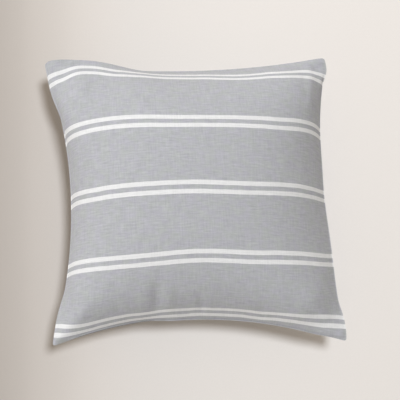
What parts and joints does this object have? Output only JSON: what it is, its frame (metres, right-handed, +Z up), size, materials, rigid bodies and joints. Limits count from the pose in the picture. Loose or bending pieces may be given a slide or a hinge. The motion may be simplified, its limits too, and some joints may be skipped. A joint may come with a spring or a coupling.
{
  "type": "throw pillow",
  "caption": "Square throw pillow with a grey woven cover striped in white, a lapped zip in one edge and a filled insert.",
  "frame": {"origin": "on the floor, below the centre of the pillow's box as it lies flat on its back panel", "axes": "+Z up through the striped front panel, +Y away from the edge with the zip, +X towards the zip's closed end"},
  "size_m": [0.5164, 0.5164, 0.188],
  "materials": {
    "cover_cloth": "slubby plain weave with white stripes",
    "sewing_thread": "matte spun thread",
    "insert_thread": "matte spun thread",
    "zip_tape": "fine woven tape",
    "zip_coil": "satin nylon",
    "zip_metal": "satin nickel",
    "insert_casing": "plain cotton",
    "fibre_fill": "loose fibre",
    "blank_label": "satin ribbon"
  },
  "bodies": {
    "pillow": {"cover_front_panel": "cover_cloth", "cover_back_panel": "cover_cloth", "cover_seam_thread": "sewing_thread", "zip_front_tape": "zip_tape", "zip_back_tape": "zip_tape", "zip_front_coil": "zip_coil", "zip_back_coil": "zip_coil", "zip_top_stop": "zip_metal", "zip_bottom_stop": "zip_metal", "zip_front_stitching": "sewing_thread", "zip_back_stitching": "sewing_thread", "zip_left_tack": "sewing_thread", "zip_right_tack": "sewing_thread", "cover_care_label": "blank_label", "insert_front_casing": "insert_casing", "insert_back_casing": "insert_casing", "insert_seam_thread": "insert_thread", "insert_label": "blank_label", "insert_fill": "fibre_fill"},
    "slider": {"zip_slider": "zip_metal"},
    "pull": {"zip_pull": "zip_metal"}
  },
  "joints": [
    {"name": "slider_travel", "type": "hinge", "parent": "pillow", "child": "slider", "pos_m": [-0.00744, -0.92262, 0.085], "axis": [0, 0, 1], "range_deg": [0, 32.95]},
    {"name": "pull_swing", "type": "hinge", "parent": "slider", "child": "pull", "pos_m": [0.20665, -0.24344, 0.085], "axis": [0, 0, 1], "range_deg": [0, 150]}
  ]
}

* **What is expected**: Output the listing above exactly as it appears.

* **Completed task**:
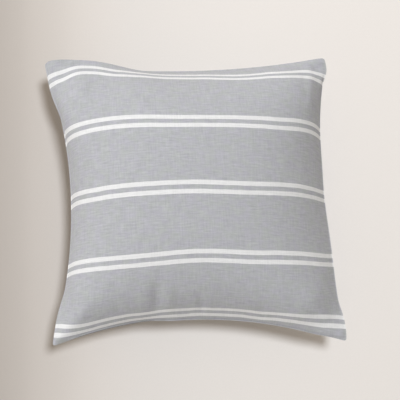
What parts and joints does this object have? Output only JSON: what it is, its frame (metres, right-handed, +Z up), size, materials, rigid bodies and joints. Limits count from the pose in the picture. Loose or bending pieces may be given a slide or a hinge. The motion may be simplified, its limits too, and some joints may be skipped. A joint may come with a spring or a coupling.
{
  "type": "throw pillow",
  "caption": "Square throw pillow with a grey woven cover striped in white, a lapped zip in one edge and a filled insert.",
  "frame": {"origin": "on the floor, below the centre of the pillow's box as it lies flat on its back panel", "axes": "+Z up through the striped front panel, +Y away from the edge with the zip, +X towards the zip's closed end"},
  "size_m": [0.5164, 0.5164, 0.188],
  "materials": {
    "cover_cloth": "slubby plain weave with white stripes",
    "sewing_thread": "matte spun thread",
    "insert_thread": "matte spun thread",
    "zip_tape": "fine woven tape",
    "zip_coil": "satin nylon",
    "zip_metal": "satin nickel",
    "insert_casing": "plain cotton",
    "fibre_fill": "loose fibre",
    "blank_label": "satin ribbon"
  },
  "bodies": {
    "pillow": {"cover_front_panel": "cover_cloth", "cover_back_panel": "cover_cloth", "cover_seam_thread": "sewing_thread", "zip_front_tape": "zip_tape", "zip_back_tape": "zip_tape", "zip_front_coil": "zip_coil", "zip_back_coil": "zip_coil", "zip_top_stop": "zip_metal", "zip_bottom_stop": "zip_metal", "zip_front_stitching": "sewing_thread", "zip_back_stitching": "sewing_thread", "zip_left_tack": "sewing_thread", "zip_right_tack": "sewing_thread", "cover_care_label": "blank_label", "insert_front_casing": "insert_casing", "insert_back_casing": "insert_casing", "insert_seam_thread": "insert_thread", "insert_label": "blank_label", "insert_fill": "fibre_fill"},
    "slider": {"zip_slider": "zip_metal"},
    "pull": {"zip_pull": "zip_metal"}
  },
  "joints": [
    {"name": "slider_travel", "type": "hinge", "parent": "pillow", "child": "slider", "pos_m": [-0.00744, -0.92262, 0.085], "axis": [0, 0, 1], "range_deg": [0, 32.95]},
    {"name": "pull_swing", "type": "hinge", "parent": "slider", "child": "pull", "pos_m": [0.20665, -0.24344, 0.085], "axis": [0, 0, 1], "range_deg": [0, 150]}
  ]
}